Report given to FBI predicted `fiery ending' to cult standoff

By Victoria Loe / The Dallas Morning News

David Koresh was obsessed by prophecy, but he never read this foretelling of how his life would end:

"The standoff . . . will end after Sunday, April 18th. . . . It must be a fiery ending, and David and a number of his followers must die.

"There will be some aggressive action by the federal law enforcement officials. . . . Even if the final conflagration is caused internally, it must be because of some act of the law enforcement officials.'

Those predictions come from a document written by Frank X. Leahy, an independent religious researcher in Waco. Mr. Leahy's 40-page analysis, which he gave to FBI negotiators on April 8 after an agent requested a copy, was derived from an exhaustive review of Mr. Koresh's teachings.

Its conclusion was chillingly clear. In order for Mr. Koresh to fulfill what he believed was his divinely ordained role, Mr. Leahy wrote, "David and some of his followers must be killed for their beliefs. The end must be a fiery conflagration.'

Mr. Koresh is among an estimated 86 people presumed dead after a catastrophic fire at the Branch Davidian compound near Waco on Monday, April 19, a fire that federal officials say was started by members of the sect under orders from Mr. Koresh.
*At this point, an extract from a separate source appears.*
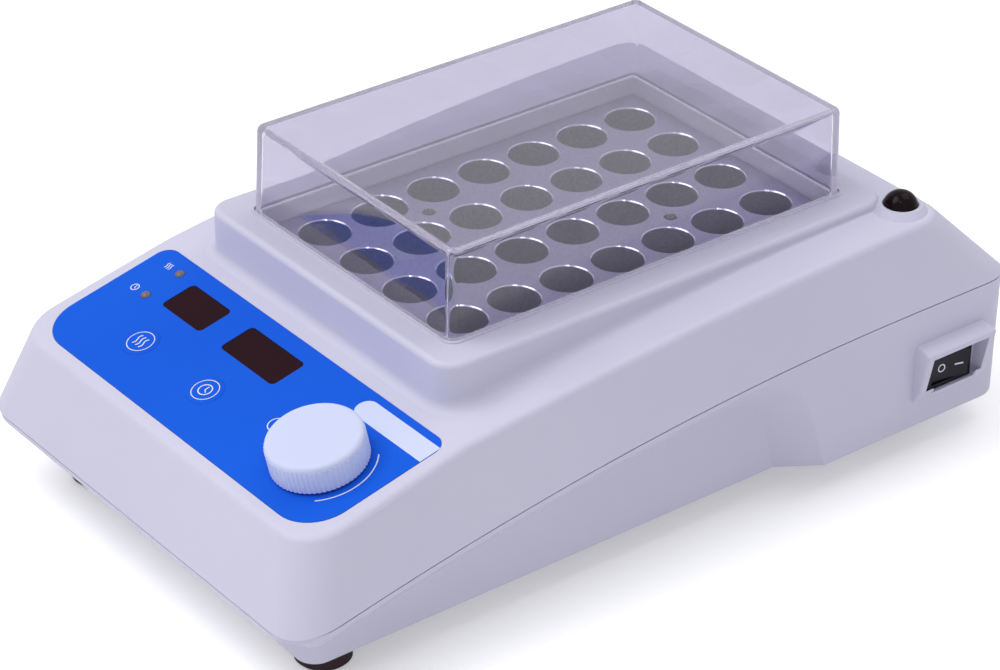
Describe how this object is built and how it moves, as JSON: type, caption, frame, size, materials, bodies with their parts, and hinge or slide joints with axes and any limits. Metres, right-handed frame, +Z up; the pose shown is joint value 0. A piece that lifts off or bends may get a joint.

Mr. Leahy says he immersed himself in Mr. Koresh's teachings after the Feb. 28 raid on the compound at Mount Carmel because he couldn't shake the question: "Where the hell is he coming from?'

He also had a personal interest. His wife, child-welfare worker Joyce Sparks, had investigated allegations of child abuse at the compound. In the course of that investigation, she had spent many hours listening to Mr. Koresh's rambling religious dissertations.

Mr. Leahy's conclusion, which sounds prophetic considering Monday's blaze, rests on the presumption that Mr. Koresh was not a con artist but a man who "does in fact truly believe that he is God's ordained prophet for these end times.'

Proceeding from that assumption, and reviewing hundreds of passages of Scripture cited by Mr. Koresh, Mr. Leahy apparently predicted not only the shape but also the timing of the tragedy at Mount Carmel.

His sources included Mr. Koresh's public statements as well as tapes of his teachings obtained by law enforcement officials. In addition, Mr. Leahy had the notes from Ms. Sparks' religious discussions with Mr. Koresh.

FBI Special Agent Jeff Jamar confirmed Wednesday that negotiators were familiar with Mr. Leahy's brief. He said it was one of many analyses provided to them.

"There were also a lot of other people with the same authority that these people had who were saying it wasn't going to happen,' said Agent Jamar. "And remember, there was a report of a planned mass suicide that was supposed to happen last year at Passover. That ultimately didn't happen, and there was more than one report like that.'

"The thing you have to remember,' said Agent Jamar, "Mr. Koresh's prophecies are adjustable.'

According to Mr. Leahy, Mr. Koresh was far more intellectually sophisticated than suggested by the popular picture of him as a dyslexic ninth-grade dropout. In addition to citing the Bible, Mr. Leahy says, Mr. Koresh quoted the writings of Jean Jacques Rousseau and Winston Churchill.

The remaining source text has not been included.